The points accrued meant the Greek crew were now in gold-medal position with only one race to go.
Constantine recalled: "It was only on the last day that I became aware of this. In sailing, one might do quite well one day, and have a disastrous result the next day, so I tried hard not to be complacent, and to stay absolutely focused until the very end of the final race."
There was no complacency. In the final race, the Greek boat came home in fourth but that was enough for the gold medal. Some years later he recalled the sensation he felt for students at the International Olympic Academy in Ancient Olympia.
"I found that winning the gold medal was the greatest sensation I have ever felt in my life apart from the time I got engaged."
Prince or not, he could not escape the traditional dunking. Later he was congratulated by Elvstrøm who had won gold in the Finn class .
In a lavish souvenir book produced to commemorate the Games, the sailing reporter Darwin Zivarello noted that "Constantine has made notable progress to the point of that today he can be considered among the best helmsmen of the moment."
The Greek post office issued a special stamp showing the Prince and the winning boat.
He did not forget his sister Sophia who had not made it onto the water and so did not qualify for a medal. "She had worked as hard as anyone," the Prince said.
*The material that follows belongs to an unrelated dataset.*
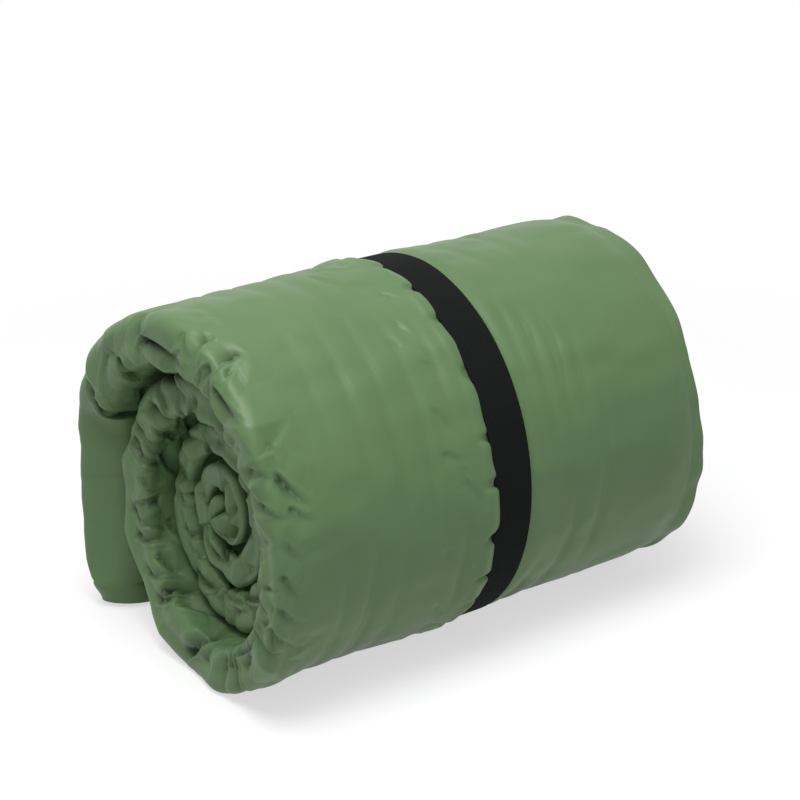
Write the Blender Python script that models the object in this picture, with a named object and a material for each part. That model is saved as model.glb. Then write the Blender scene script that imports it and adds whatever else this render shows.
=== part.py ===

He presented her with some jewelry made in the shape of the Olympic rings. By a twist of fate Sophia’s future husband, King Juan Carlos of Spain, also sailed in the Olympics at the 1972 Games.
Constantine remained active in the sport but destiny beckoned before the Olympic Flame burned in Tokyo. He had become a member of the International Olympic Committee and then acceded to the Greek throne in 1964. He remains the last monarch to hold an Olympic gold medal.
His reign proved short-lived. Exile followed a military coup in 1967 and the Greek monarchy was subsequently replaced by a republic.
His connection with sailing remained strong, first as a vice-president and later as International Sailing Federation President of Honour.